WHAT YOU NEED TO DO: Locate the line bearing "seat() rear_inner_line();" in the material below, then reproduce it and each following line up to and including the line bearing "obj.matrix_parent_inverse = Matrix.Identity(4)".

================================

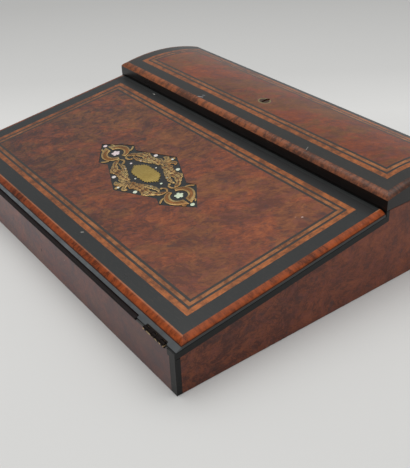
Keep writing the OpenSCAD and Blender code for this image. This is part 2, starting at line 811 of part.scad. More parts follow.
module cartouche_scrolls() {
    color(BRASS) slope_inlay(ground_drop, 0) on_cartouche() difference() {
        mirrored_twice() difference() {
            brass_quarter();
            copper_quarter();
        }
        pearls_plan();
    }
}

module cartouche_copper() {
    color(COPPER) slope_inlay(ground_drop, 0) on_cartouche() mirrored_twice() copper_quarter();
}

module cartouche_medallion() {
    color(BRASS) slope_inlay(ground_drop, 0) on_cartouche() four_quarters(medallion_quarter());
}

module cartouche_pearl() {
    color("white") slope_inlay(ground_drop, 0) on_cartouche() pearls_plan();
}

module lid_leather() {
    color(LEATHER) on_slope()
        flap_slab(leather_x, rebate_s, lid_s1 - leather_margin, -lid_t, leather_t - lid_t);
}

module slope_hinge_leaves() { color(BRASS) on_front_hinges() hinge_leaf(lid_leaf_w, 1, 1); }
module slope_lid_screws() { color(BRASS) on_front_hinges() leaf_screws(lid_leaf_w, 1, short_screw_l); }

// Rear lid

module crown_section(y0, y1, r) {
    intersection() {
        rectangle([y0, rear_z], [y1, rear_z + 2 * crown_h]);
        translate([crest_y, crown_z0]) circle(r, $fn = 360);
    }
}

module keyhole_plan(grow) {
    translate([0, key_y]) {
        circle(key_r + grow);
        translate([-key_slot_w / 2 - grow, -key_slot_l - grow]) square([key_slot_w + 2 * grow, key_slot_l + grow]);
    }
}

module escutcheon_plan() {
    near = scutcheon_d / 2;
    far = scutcheon_l * scutcheon_l / (4 * near);
    r = (near + far) / 2;
    translate([0, key_y - key_slot_l / 2]) intersection() {
        translate([0, near - r]) circle(r, $fn = 96);
        translate([0, r - near]) circle(r, $fn = 96);
    }
}

module lock_block(grow) {
    box_between([-lock_w / 2, pen_y + lock_clear, rear_z - lock_drop - grow],
        [lock_w / 2, pen_y + lock_clear + lock_d, rear_z - lock_drop + lock_h]);
}

module rear_lid_rooms() {
    on_rear_hinges() leaf_room(lid_leaf_w, 1, screw_l);
    lock_block(0);
    translate([0, 0, rear_z]) linear_extrude(tall) keyhole_plan(0.3);
}

module rear_lid_board() {
    color(GROUND_WOOD) difference() {
        along_x(2 * field_x) crown_section(nose_y + bead_w, back_strip_y, crown_r - veneer_t);
        rear_lid_rooms();
    }
}

nose_in_y = nose_y + bead_w;

// Section of the front bead on the crown as (depth, height)
module nose_bead_region(top) {
    polygon([[nose_y, crown_z(nose_y, crown_r - bead_drop)],
        [nose_in_y, crown_z(nose_in_y, crown_r - bead_drop)], [nose_in_y, top], [nose_y, top]]);
}

module rear_edging() {
    color(EBONY) difference() {
        union() {
            along_x(case_w) difference() {
                rectangle([nose_y, rear_z], [nose_in_y, rear_z + crown_h]);
                nose_bead_region(rear_z + 2 * crown_h);
            }
            both_sides() translate([half_w - bead_w / 2, 0, 0])
                along_x(bead_w) crown_section(nose_in_y, case_d, crown_r - bead_drop);
            along_x(2 * field_x) crown_section(back_strip_y, case_d, crown_r);
        }
        on_rear_hinges() leaf_room(lid_leaf_w, 1, screw_l);
    }
}

module rear_bead() {
    color(LIGHT) {
        intersection() {
            along_x(case_w) intersection() {
                nose_bead_region(rear_z + 2 * crown_h);
                translate(arc_centre([nose_y, crown_z(nose_y, crown_r - bead_drop)],
                    [nose_in_y, crown_z(nose_in_y, crown_r)], bead_r)) circle(bead_r, $fn = 96);
            }
            linear_extrude(tall) front_bead_plan(nose_y);
        }
        both_sides() intersection() {
            about_crown() rotate([0, 0, 60]) rotate_extrude(angle = 60, $fn = 360)
                translate([crown_r, half_w]) rotate(-90) bead_section(0);
            linear_extrude(tall) side_bead_plan(nose_y, case_d);
        }
    }
}

rear_low = [-field_x + rear_border_w, nose_in_y + rear_border_w];
rear_high = [field_x - rear_border_w, case_d - rear_back_border];

// Layer of veneer that follows the crown, cut to a plan
module crown_inlay() {
    intersection() {
        translate([0, 0, rear_z]) linear_extrude(2 * crown_h) children();
        translate([0, crest_y, crown_z0]) rotate([90, 0, 90]) linear_extrude(2 * field_x, center = true)
            difference() {
                circle(crown_r, $fn = 360);
                circle(crown_r - veneer_t, $fn = 360);
            }
    }
}

module rear_border() {
    color(EBONY) crown_inlay() difference() {
        rectangle([-field_x, nose_in_y], [field_x, back_strip_y]);
        rectangle(rear_low, rear_high);
    }
}

module rear_ring(i) { crown_inlay() ring(rear_low, rear_high, ring_in[i], ring_in[i + 1]); }
module rear_outer_string() { color(LIGHT) rear_ring(0); }
module rear_mid_line() { color(EBONY) rear_ring(1); }
module rear_inner_string() { color(LIGHT) rear_ring(2); }
module rear_inner_line() { color(EBONY) rear_ring(3); }

module rear_burl_panel() {
    in = ring_in[4];
    color(BURL) crown_inlay() difference() {
        rectangle(rear_low + [in, in], rear_high - [in, in]);
        escutcheon_plan();
    }
}

module keyhole_escutcheon() {
    color(BRASS) crown_inlay() difference() {
        escutcheon_plan();
        keyhole_plan(0);
    }
}

lock_y0 = pen_y + lock_clear;
lock_z0 = rear_z - lock_drop;

module lock_case() {
    color(BRASS) {
        difference() {
            lock_block(0);
            box_between([lock_wall - lock_w / 2, lock_y0 + lock_wall, lock_z0 + lock_wall],
                [lock_w / 2 - lock_wall, lock_y0 + lock_d - lock_wall, lock_z0 + lock_h - lock_wall]);
            box_between([-bolt_w / 2 - bolt_fit, lock_y0 - cut, bolt_z - bolt_fit],
                [bolt_w / 2 + bolt_fit, lock_y0 + lock_wall + cut, bolt_z + bolt_t + bolt_fit]);
            translate([0, 0, lock_z0 + lock_h - lock_wall - cut]) linear_extrude(tall) keyhole_plan(0);
        }
        translate([0, key_y, lock_z0 + lock_wall]) cylinder(r = 1.1, h = lock_h - lock_wall);
    }
}

bolt_body_w = 30;
bolt_body_d = 20;

module lock_bolt() {
    front = lock_y0 + lock_wall + bolt_travel + bolt_fit;
    color("silver") difference() {
        union() {
            box_between([-bolt_w / 2, lock_y0, bolt_z], [bolt_w / 2, front + 1, bolt_z + bolt_t]);
            box_between([-bolt_body_w / 2, front, bolt_z], [bolt_body_w / 2, front + bolt_body_d, bolt_z + bolt_t]);
        }
        translate([0, front + bolt_body_d + 1, bolt_z - cut]) cylinder(r = 4, h = bolt_t + 2 * cut);
    }
}

module rear_hinge_leaves() { color(BRASS) on_rear_hinges() hinge_leaf(lid_leaf_w, 1, 1); }
module rear_lid_screws() { color(BRASS) on_rear_hinges() leaf_screws(lid_leaf_w, 1, screw_l); }

seat() bottom_board();
seat() front_panel();
seat() back_panel();
seat() left_side();
seat() right_side();
seat() partition();
seat() front_veneer();
seat() back_veneer();
seat() left_veneer();
seat() right_veneer();
seat() corner_strings();
seat() side_edgings();
seat() flap_rests();
seat() writing_flap();
seat() flap_leather();
seat() pen_tray();
seat() compartment_rail();
seat() cross_dividers();
seat() strike_plate();
seat() front_hinge_leaves();
seat() front_hinge_pins();
seat() back_hinge_leaves();
seat() back_hinge_pins();
seat() carcase_screws();
seat() inkwell_bottles();
seat() inkwell_collars();
seat() inkwell_pins();
seat() slope_board();
seat() slope_edging();
seat() slope_bead();
seat() slope_border();
seat() slope_outer_string();
seat() slope_mid_line();
seat() slope_inner_string();
seat() slope_inner_line();
seat() slope_burl_panel();
seat() cartouche_ground();
seat() cartouche_scrolls();
seat() cartouche_copper();
seat() cartouche_medallion();
seat() cartouche_pearl();
seat() lid_leather();
seat() slope_hinge_leaves();
seat() slope_lid_screws();
seat() rear_lid_board();
seat() rear_edging();
seat() rear_bead();
seat() rear_border();
seat() rear_outer_string();
seat() rear_mid_line();
seat() rear_inner_string();
seat() rear_inner_line();
seat() rear_burl_panel();
seat() keyhole_escutcheon();
seat() lock_case();
seat() rear_hinge_leaves();
seat() rear_lid_screws();
seat() lock_bolt();
seat() inkwell_cap_left();
seat() inkwell_cap_right();
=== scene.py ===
"""Dresses the writing box: veneers, inlay, fittings, leather, inkwells and lock, on a plain stage."""

import json
import math

import bmesh
import bpy
from mathutils import Matrix, Vector


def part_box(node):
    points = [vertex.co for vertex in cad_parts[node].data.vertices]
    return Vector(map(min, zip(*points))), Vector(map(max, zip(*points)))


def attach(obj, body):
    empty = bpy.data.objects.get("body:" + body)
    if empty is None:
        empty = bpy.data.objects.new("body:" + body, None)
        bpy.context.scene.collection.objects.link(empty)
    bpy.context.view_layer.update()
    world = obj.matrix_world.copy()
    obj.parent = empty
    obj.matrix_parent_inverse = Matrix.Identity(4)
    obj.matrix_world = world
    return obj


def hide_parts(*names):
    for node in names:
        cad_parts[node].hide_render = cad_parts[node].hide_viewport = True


bl_info = {
    "name": "Writing Box",
    "version": (1, 1, 0),
    "blender": (4, 5, 0),
    "location": "View3D > Sidebar > Writing Box",
    "description": "Veneers, inlay, fittings and a plain stage for a writing box with a sloping lid",
    "category": "Object",
}

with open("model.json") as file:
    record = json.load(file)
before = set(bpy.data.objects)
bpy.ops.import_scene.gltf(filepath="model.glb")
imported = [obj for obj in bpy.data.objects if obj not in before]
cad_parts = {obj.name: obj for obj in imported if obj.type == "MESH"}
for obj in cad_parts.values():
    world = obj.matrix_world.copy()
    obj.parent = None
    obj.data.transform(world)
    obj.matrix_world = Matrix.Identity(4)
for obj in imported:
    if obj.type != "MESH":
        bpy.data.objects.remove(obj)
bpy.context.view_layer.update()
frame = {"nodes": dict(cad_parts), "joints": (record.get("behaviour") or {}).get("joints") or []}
MM = 0.001

# Places on the hinges' axes
HINGE_PLACES = {joint["name"]: Vector(joint["pos_m"])
                for joint in frame["joints"] if joint["type"] == "hinge"}

# The slope's angle, and the thickness of the black ground that lies flush in its top
SLOPE = math.radians(8.2)
TILT = Matrix.Rotation(SLOPE, 4, "X")
GROUND_THICKNESS = 1.1 * MM


def cartouche_middle():
    """Middle of the cartouche, on the slope's top."""
    low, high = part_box("cartouche_ground")
    return (low + high) / 2 + TILT @ Vector((0, 0, GROUND_THICKNESS / 2))


def slope_front():
    """Front edge of the slope's top, straight above the face of the front veneer."""
    middle = cartouche_middle()
    reach = middle.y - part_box("front_veneer")[0].y
    return middle - Vector((0, reach, reach * math.tan(SLOPE)))


SLOPE_PLACE = Matrix.Translation(slope_front()) @ TILT
CARTOUCHE_PLACE = Matrix.Translation(cartouche_middle()) @ TILT @ Matrix.Scale(MM, 4)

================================

COMPLETE RESPONSE:
seat() rear_inner_line();
seat() rear_burl_panel();
seat() keyhole_escutcheon();
seat() lock_case();
seat() rear_hinge_leaves();
seat() rear_lid_screws();
seat() lock_bolt();
seat() inkwell_cap_left();
seat() inkwell_cap_right();
=== scene.py ===
"""Dresses the writing box: veneers, inlay, fittings, leather, inkwells and lock, on a plain stage."""

import json
import math

import bmesh
import bpy
from mathutils import Matrix, Vector


def part_box(node):
    points = [vertex.co for vertex in cad_parts[node].data.vertices]
    return Vector(map(min, zip(*points))), Vector(map(max, zip(*points)))


def attach(obj, body):
    empty = bpy.data.objects.get("body:" + body)
    if empty is None:
        empty = bpy.data.objects.new("body:" + body, None)
        bpy.context.scene.collection.objects.link(empty)
    bpy.context.view_layer.update()
    world = obj.matrix_world.copy()
    obj.parent = empty
    obj.matrix_parent_inverse = Matrix.Identity(4)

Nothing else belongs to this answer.